Pemilu identik dengan
uang, baik pemilu calon presiden, pemilu calon gubernur, pemilu calon bupati,
pemilu calon legislatif, maupun pemilu calon kepala desa. Semuanya tidak
terlepas dari yang namanya uang sebagai alat atau umpan untuk mendapat
dukungan/suara dalam pelaksanaan pemilihan umum.
Fenomena yang masih
hangat yaitu pemilu calon legislatif 9 April kemarin, hampir semua caleg
menggunakan uang sebagai alat untuk mendapatkan suara dari masyarakat.

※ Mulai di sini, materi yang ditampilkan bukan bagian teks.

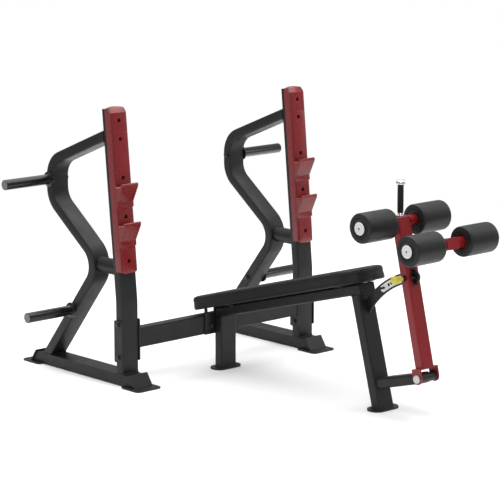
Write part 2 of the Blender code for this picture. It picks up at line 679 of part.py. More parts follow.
def build_pad():
    """The upholstered slab, hollowed below for its board, and the brackets that carry it."""
    bottom = PAD_GAP
    pad = add_object("pad_cushion", slab_mesh(pad_outline(), bottom, bottom + PAD_THICK), "pad_vinyl")
    recess = slab_mesh(pad_outline(BOARD_INSET - GAP), bottom - 0.005, bottom + BOARD_THICK + GAP)
    apply_boolean(pad, add_object("board_recess", recess, "chrome"))
    add_object("pad_board", slab_mesh(pad_outline(BOARD_INSET), bottom, bottom + BOARD_THICK), "pad_board")
    wide, long = BRACKET_SIZE
    for name, along in BRACKET_AT.items():
        outline = [(u, along + v) for u, v in rounded_rect(wide / 2, long / 2, 0.004, 1)]
        add_object(name, slab_mesh(outline, GAP, PAD_GAP - GAP), "frame_paint")


# ---------------------------------------------------------------- leg hold-down

def leg_front_angle(radius, clearance=GAP):
    """Angle from upright at which a circle about the pivot meets the front face of the leg."""
    corner = Vector(along_bench(LEG_AT + TUBE_DEEP, -TUBE_DEEP)) - Vector(PIVOT)
    reach = corner.x * math.cos(SLOPE) - corner.y * math.sin(SLOPE) - clearance
    return SLOPE + math.asin(reach / radius)


def build_link():
    """The bar from the leg to the pivot, with the pivot's cross tube welded on its end."""
    corner = Vector(along_bench(LEG_AT + TUBE_DEEP, -TUBE_DEEP)) - Vector(PIVOT)
    reach = corner.x * math.cos(SLOPE) - corner.y * math.sin(SLOPE) - GAP
    way = Vector((math.cos(SLOPE), -math.sin(SLOPE)))
    start, end = Vector(PIVOT) + way * (PIVOT_TUBE_R - 0.004), Vector(PIVOT) + way * reach
    bar = tube_mesh([start, end], LINK_WIDE, TUBE_DEEP, corner=0.010)
    link = add_object("link_bar", bar, "frame_paint")
    low, high = -PIVOT_TUBE_HALF, PIVOT_TUBE_HALF
    tube = turned_mesh(((low, 0), (high, 0), (high, PIVOT_TUBE_R), (low, PIVOT_TUBE_R)), (0, *PIVOT), 24)
    apply_boolean(link, add_object("pivot_tube", tube, "frame_paint"), "UNION")
    bore = round_cutter("pivot_bore", (0, *PIVOT), PIN_R + GAP, PIVOT_TUBE_HALF + 0.01, "x", 24)
    apply_boolean(link, bore)


def build_clevis():
    """A U bracket on the arm's lower end whose cheeks straddle the pivot tube."""
    cheek = FLANGE
    web_low, web_high = ARM_BOTTOM - GAP - FLANGE, ARM_BOTTOM - GAP
    outline = []
    for step in range(9):
        angle = math.pi * step / 8
        outline.append(along_arm(-CLEVIS_R * math.sin(angle), CLEVIS_R * math.cos(angle)))
    outline += [along_arm(web_high, -CLEVIS_R), along_arm(web_high, CLEVIS_R)]
    clevis = add_object("clevis", prism_mesh(outline, -CLEVIS_HALF, CLEVIS_HALF), "red_paint", "hold_down_arm")
    inside = [along_arm(distance, forward)
              for distance, forward in ((-0.06, 0.06), (-0.06, -0.06), (web_low, -0.06), (web_low, 0.06))]
    half = CLEVIS_HALF - cheek
    gap = add_object("clevis_gap", prism_mesh(inside, -half, half), "chrome", "hold_down_arm")
    apply_boolean(clevis, gap)
    bore = round_cutter("clevis_bore", (0, *PIVOT), PIN_R + GAP, 0.1, "x", 24, "hold_down_arm")
    apply_boolean(clevis, bore)


def build_pivot_pin():
    """A pin through clevis and pivot tube, with a broad round head at each end."""
    low, high = -CLEVIS_HALF - GAP, CLEVIS_HALF + GAP
    head, edge = 0.008, 0.002
    profile = ((low - head, 0), (high + head, 0), (high + head, PIN_CAP_R - edge),
               (high + head - edge, PIN_CAP_R), (high, PIN_CAP_R), (high, PIN_R), (low, PIN_R),
               (low, PIN_CAP_R), (low - head + edge, PIN_CAP_R), (low - head, PIN_CAP_R - edge))
    add_object("pivot_pin", turned_mesh(profile, (0, *PIVOT), 24), "chrome", "hold_down_arm", smooth=True)


def build_arm():
    """The red arm: a tube closed at the top, slotted front and back for the sector."""
    top = (ARM_TOP_Z - PIVOT[1]) / math.cos(ARM_LEAN)
    path = [along_arm(ARM_BOTTOM), along_arm(top)]
    arm = tube_mesh(path, ARM_WIDE, ARM_DEEP, corner=0.008, cuts=(None, (-1, 0)), closed_top=True)
    arm = add_object("hold_down_arm", arm, "red_paint", "hold_down_arm")
    slot = [along_arm(distance, forward) for distance, forward in
            ((SLOT_R[0], 0.03), (SLOT_R[0], -0.03), (SLOT_R[1], -0.03), (SLOT_R[1], 0.03))]
    slot = add_object("sector_slot", prism_mesh(slot, -SLOT_HALF, SLOT_HALF), "chrome", "hold_down_arm")
    apply_boolean(arm, slot)
    pin = along_arm(LOCK_R)
    bore = round_cutter("pin_bore", (-ARM_WIDE / 2, *pin), PIN_R - 0.003, 0.008, "x", 16, "hold_down_arm")
    apply_boolean(arm, bore)


def build_bars():
    """Roller bars: two stubs on the arm's sides, and one whole bar on a bracket in front of the arm."""
    y, z = along_arm(REAR_BAR_AT)
    inner = BAR_R - WALL
    start = ARM_WIDE / 2 + GAP
    for side, out in (("left", -1), ("right", 1)):
        profile = [(out * start, inner), (out * start, BAR_R), (out * BAR_HALF, BAR_R), (out * BAR_HALF, inner)]
        add_object(side + "_rear_bar", turned_mesh(profile, (0, y, z), 24), "red_paint", "hold_down_arm",
                   smooth=True)
    at, out_front = FRONT_BAR_AT
    y, z = along_arm(at, out_front)
    profile = ((-BAR_HALF, inner), (BAR_HALF, inner), (BAR_HALF, BAR_R), (-BAR_HALF, BAR_R))
    add_object("front_bar", turned_mesh(profile, (0, y, z), 24), "red_paint", "hold_down_arm", smooth=True)
    start, end = Vector(along_arm(at, ARM_DEEP / 2 + GAP)), Vector(along_arm(at, out_front + BAR_R + 0.006))
    bracket = tube_mesh([start, end], ARM_WIDE, BRACKET_DEEP + 0.008, corner=0.010, closed_top=True)
    bracket = add_object("front_bracket", bracket, "red_paint", "hold_down_arm")
    bore = round_cutter("bar_bore", (0, y, z), BAR_R + GAP, ARM_WIDE, "x", 24, "hold_down_arm")
    apply_boolean(bracket, bore)


def roller_places():
    rear, front = along_arm(REAR_BAR_AT), along_arm(*FRONT_BAR_AT)
    return {"left_rear_roller": (-1, rear), "right_rear_roller": (1, rear),
            "left_front_roller": (-1, front), "right_front_roller": (1, front)}


def build_rollers():
    """Foam rollers that turn freely on the bars."""
    start, end = ROLLER_X
    inner = BAR_R + GAP
    for name, (out, (y, z)) in roller_places().items():
        profile = [(start, inner), (end, inner)]
        for middle, first in ((end - ROLLER_ROUND, 0.0), (start + ROLLER_ROUND, math.pi / 2)):
            for step in range(4):
                angle = first + math.pi / 2 * step / 3
                profile.append((middle + ROLLER_ROUND * math.cos(angle),
                                ROLLER_R - ROLLER_ROUND + ROLLER_ROUND * math.sin(angle)))
        profile = [(out * along, radius) for along, radius in profile]
        add_object(name, turned_mesh(profile, (0, y, z), 32), "foam", name, smooth=True)


def build_handle():
    """An upright handle on top of the arm: a turned post with a collar and cap, and a rubber grip."""
    y = along_arm((ARM_TOP_Z - PIVOT[1]) / math.cos(ARM_LEAN))[0]
    base = ARM_TOP_Z + GAP
    collar, grip_low, grip_high, top = base + 0.008, base + 0.016, base + 0.145, base + 0.169
    rod = 0.008
    profile = ((base, 0), (base, 0.015), (collar, 0.015), (collar, 0.011), (grip_low, 0.011), (grip_low, rod),
               (grip_high, rod), (grip_high, 0.018), (grip_high + 0.003, 0.021), (top - 0.008, 0.021),
               (top - 0.002, 0.014), (top, 0))
    add_object("handle_post", turned_mesh(profile, (0, y, 0), 20, "z"), "chrome", "hold_down_arm", smooth=True)
    low, high = grip_low + GAP, grip_high - GAP
    profile = ((low, rod + GAP), (low, 0.013), (low + 0.0015, 0.0145), (high - 0.0015, 0.0145), (high, 0.013),
               (high, rod + GAP))
    add_object("handle_grip", turned_mesh(profile, (0, y, 0), 20, "z"), "black_plastic", "hold_down_arm",
               smooth=True)


def build_sector():
    """The fixed sector with its row of locking holes, welded to the leg."""
    low, high = SECTOR_R
    middle, half = (low + high) / 2, (high - low) / 2
    outline = []
    steps = 14
    for radius, order in ((high, range(steps + 1)), (low, range(steps, -1, -1))):
        start, end = SECTOR_START + half / middle, leg_front_angle(radius)
        for step in order:
            outline.append(on_sector(radius, start + (end - start) * step / steps))
    nose = SECTOR_START + half / middle
    centre = Vector(on_sector(middle, nose))
    radial = (centre - Vector(PIVOT)).normalized()
    ahead = Vector((-radial.y, radial.x))
    for step in range(1, 6):
        angle = math.pi * step / 6
        outline.append(tuple(centre - radial * half * math.cos(angle) + ahead * half * math.sin(angle)))
    sector = add_object("sector_plate", prism_mesh(outline, -SECTOR_HALF, SECTOR_HALF), "frame_paint")
    for number in range(HOLE_COUNT):
        place = on_sector(LOCK_R, ARM_LEAN + HOLE_STEP * number)
        hole = round_cutter(f"lock_hole_{number}", (0, *place), HOLE_R, 0.02, "x", 10)
        apply_boolean(sector, hole)
    for name, angle in (("front_stop", FRONT_STOP), ("rear_stop", REAR_STOP)):
        place = on_sector(LOCK_R, angle)
        hole = round_cutter(name + "_hole", (0, *place), STOP_R + GAP, 0.02, "x", 12)
        apply_boolean(sector, hole)
        low, near, far = -0.032, SECTOR_HALF + GAP, SECTOR_HALF + 0.008
        profile = ((low, 0), (far, 0), (far, 0.007), (near, 0.007), (near, STOP_R), (low + 0.001, STOP_R),
                   (low, STOP_R - 0.001))
        add_object(name + "_bolt", turned_mesh(profile, (0, *place), 12), "black_plastic", smooth=True)


def build_slot_guide():
    """A black frame round the slot in the arm's front face."""
    face = ARM_DEEP / 2 + GAP
    middle, half = sum(SLOT_R) / 2, (SLOT_R[1] - SLOT_R[0]) / 2
    loops = [rounded_rect(SLOT_HALF + wall, half + wall, 0.004) for wall in (0.007, 0.0)]
    bm = bmesh.new()
    rings = [[add_ring(bm, [(u, *along_arm(middle + v, forward)) for u, v in loop]) for loop in loops]
             for forward in (face, face + 0.003)]
    (outer_low, inner_low), (outer_high, inner_high) = rings
    bridge(bm, outer_low, outer_high)
    bridge(bm, inner_low, inner_high)
    bridge(bm, outer_low, inner_low)
    bridge(bm, outer_high, inner_high)
    add_object("slot_guide", bm, "black_plastic", "hold_down_arm")


def build_pull_pin():
    """The plunger housing on the arm's side, and the knob with the locking pin it pulls."""
    y, z = along_arm(LOCK_R)
    face = -ARM_WIDE / 2 - GAP
    bore = PIN_R - 0.004 + GAP
    housing = ((face, bore), (face, 0.0145), (face - 0.005, 0.0145), (face - 0.007, 0.012), (face - 0.016, 0.012),
               (face - 0.016, bore))
    add_object("plunger_housing", turned_mesh(housing, (0, y, z), 20), "black_plastic", "hold_down_arm",
               smooth=True)
    neck = face - 0.016 - GAP
    pin = PIN_R - 0.004
    knob = ((-SECTOR_HALF - 0.0006, 0), (-SECTOR_HALF - 0.0006, pin), (neck, pin), (neck, 0.0105),
            (neck - 0.006, 0.0105), (neck - 0.040, 0.0165), (neck - 0.050, 0.0175), (neck - 0.057, 0.0150),
            (neck - 0.060, 0.0080), (neck - 0.060, 0))
    add_object("pull_knob", turned_mesh(knob, (0, y, z), 20), "yellow_plastic", "pull_pin", smooth=True)


def main():
    clear_scene()
    MATERIALS.update(make_materials())
    origin = make_empty("bench_origin", (0, SHIFT_Y, 0))
    PARENTS["frame"] = origin
    PARENTS["hold_down_arm"] = make_empty("hold_down_arm_axis", (0, *PIVOT), origin)
    PARENTS["pull_pin"] = make_empty("pull_pin_axis", (-ARM_WIDE / 2, *along_arm(LOCK_R)), origin)
    for name, (out, place) in roller_places().items():
        PARENTS[name] = make_empty(name + "_axis", (out * sum(ROLLER_X) / 2, *place), origin)
    for side, x in (("left", -FRAME_X), ("right", FRAME_X)):
        build_base(side, x)
        build_feet(side, x)
        build_upright(side, x)
        build_s_tube(side, x)
        build_spacer(side, x)
        build_horns(side, x)
        build_covers(side, x)
        build_backing_plate(side, x)
    build_crossmember()
    build_joint_plate()
    build_bench_frame()
    build_pad()
    build_link()
    build_clevis()
    build_pivot_pin()
    build_arm()
    build_bars()
    build_rollers()
    build_handle()
    build_sector()
    build_slot_guide()
    build_pull_pin()


main()
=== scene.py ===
"""Looks of the decline olympic bench: finishes, upholstery, rollers, fasteners, welds, light and camera.

Sizes named here repeat the part's own, in metres from the bench's zero, which is on the floor under the
front face of the uprights. place() moves them into the shared frame.
"""

import json
import math

import bmesh
import bpy
from mathutils import Matrix, Vector


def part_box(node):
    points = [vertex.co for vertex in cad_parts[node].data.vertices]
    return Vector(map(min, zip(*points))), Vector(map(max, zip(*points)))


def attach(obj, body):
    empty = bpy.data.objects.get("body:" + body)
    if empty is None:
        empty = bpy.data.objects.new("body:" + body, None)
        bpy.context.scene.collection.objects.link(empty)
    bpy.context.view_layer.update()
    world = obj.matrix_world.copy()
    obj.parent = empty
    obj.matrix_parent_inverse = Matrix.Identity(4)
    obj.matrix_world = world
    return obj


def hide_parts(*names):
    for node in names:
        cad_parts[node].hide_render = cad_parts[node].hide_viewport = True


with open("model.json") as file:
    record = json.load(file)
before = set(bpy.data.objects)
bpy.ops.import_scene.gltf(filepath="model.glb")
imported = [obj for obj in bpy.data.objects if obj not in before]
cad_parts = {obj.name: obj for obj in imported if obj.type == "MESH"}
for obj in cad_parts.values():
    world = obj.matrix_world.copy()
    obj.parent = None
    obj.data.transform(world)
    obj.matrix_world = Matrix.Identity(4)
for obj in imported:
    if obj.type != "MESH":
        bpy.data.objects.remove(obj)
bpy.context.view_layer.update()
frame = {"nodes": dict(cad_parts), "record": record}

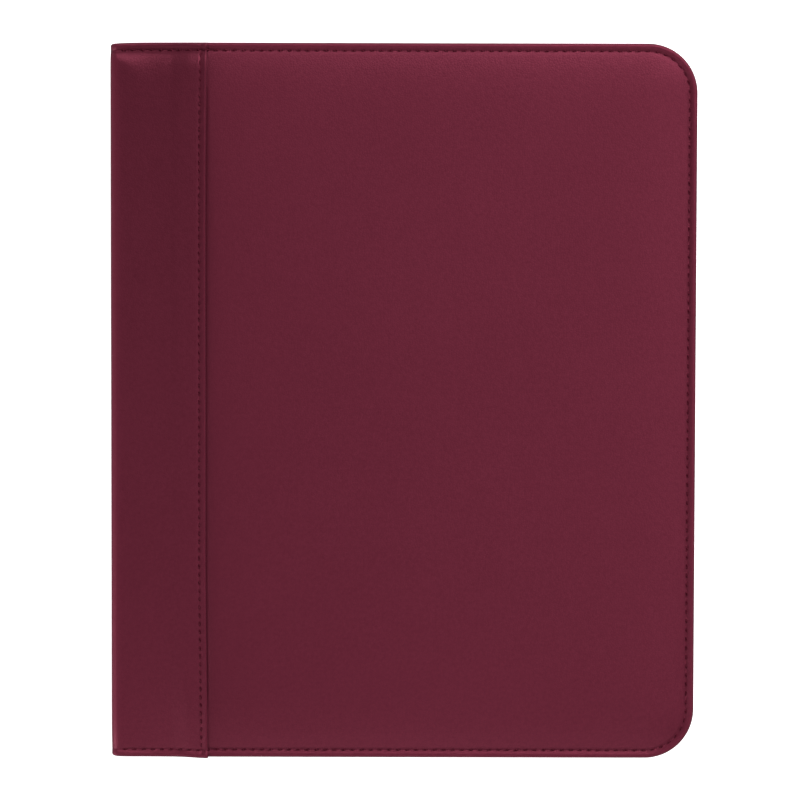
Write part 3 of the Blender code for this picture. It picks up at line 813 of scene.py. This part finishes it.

Fenomena
ini sering kita sebut sebagai politik transaksi atau “money politics”. Seperti
yang diberitakan di KOMPAS.com seorang caleg berinisial MJ dari Partai Keadilan
Sejahtera (PKS), untuk DPRD Kabupaten Nunukan, Kalimantan Utara, meminta warga
mengembalikan uangnya setelah mengetahui perolehan suara di Kapung Nelayan
Mansapa hanya dua suara.
Peristiwa di Kampung
Nelayan Mansapa merupakan salah satu dari kasus “money politics” yang dilakukan
oleh calon anggota legislatif, belum lagi dari caleg-caleg lain yang tidak publikasikan
di media massa. Jika di persentasikan, hampir 90% para caleg melakukan praktek
“money politics”. Dan ternyata politik transaksi ini tidak hanya terjadi di
pemilu 9 April kemarin, pemilu tahun-tahun sebelumnya juga terjadi demikian. Tidak
menutup kemungkinan pemilu presiden dan wakil presiden mendatang pun akan
terjadi hal yang serupa.
Hal tersebut secara
tidak langsung mendeskripsikan kepada kita bahwa politik transaksi atau “money
politics” merupakan budaya bangsa Indonesia. Diakuai atau tidak fenomena diatas
adalah faktanya. Padahal dalam UU Pemilu sudah jelas mengenai larangan
melakukan “money politics”.
“Barang siapa pada
waktu diselenggarakannya pemilihan umum menurut undang-undang ini dengan
pemberian atau janji menyuap seseorang, baik supaya orang itu tidak menjalankan
haknya untuk memilih maupun supaya ia menjalankan haknya dengan cara tertentu,
dipidana dengan hukuman penjara paling lama tiga tahun. Pidana itu dikenakan
juga kepada pemilih yang menerima suap berupa pemberian atau janji berbuat
sesuatu”, Pasal 73 ayat 3 UU Pemilu No. 3/1999.
Larangan melakukan
“money politics” juga diatur dalam UU Pilkada tahun 2004, “setiap orang yang
dengan sengaja memberi atau menjanjikan uang atau materi lainnya kepada
seseorang supaya tidak menggunakan hak pilihnya, atau memilih pasangan calon
tertentu, atau menggunakan hak pilihnya dengan cara tertentu sehingga surat
suaranya tidak sah, diancam dengan pidana penjara paling singkat 2 (dua) bulan
dan/atau denda paling sedikit Rp. 1.000.000,- (satu juta rupiah)”, UU Pilkada
No. 32 Pasal 117 Tahun 2004.
Meskipun larangan
melakukan praktik “money politics” sudah diatur dalam UU, sayangnya masih orang
banyak yang melakukan hal tersebut. Ironisnya praktik “money politics” yang
terjadi dilapangan, baik pelaku maupun penerima jarang diperkarakan. Panwaslu
sebagai badan pengawasan pemilu, yang seharusnya mengawasi kecurangan-kecurangan
dalam pemilu seolah menutup mata. Undang-undang yang seharusnya menjadi kitab
suci Negara, seolah diabaikan begitu saja.
Hal ini membuktikan bahwa
penegakan hukum di Indonesia masih rendah. Lalu siapa yang salah dan siapa yang
harus disalahkan? Berbicara siapa yang salah, tentu siapapun tak ada yang mau
disalahkan. Yang terbaik saat ini adalah mari introsfeksi diri, mari berbenah
diri, agar politik transaksi tidak lagi menjadi budaya di Bangsa ini.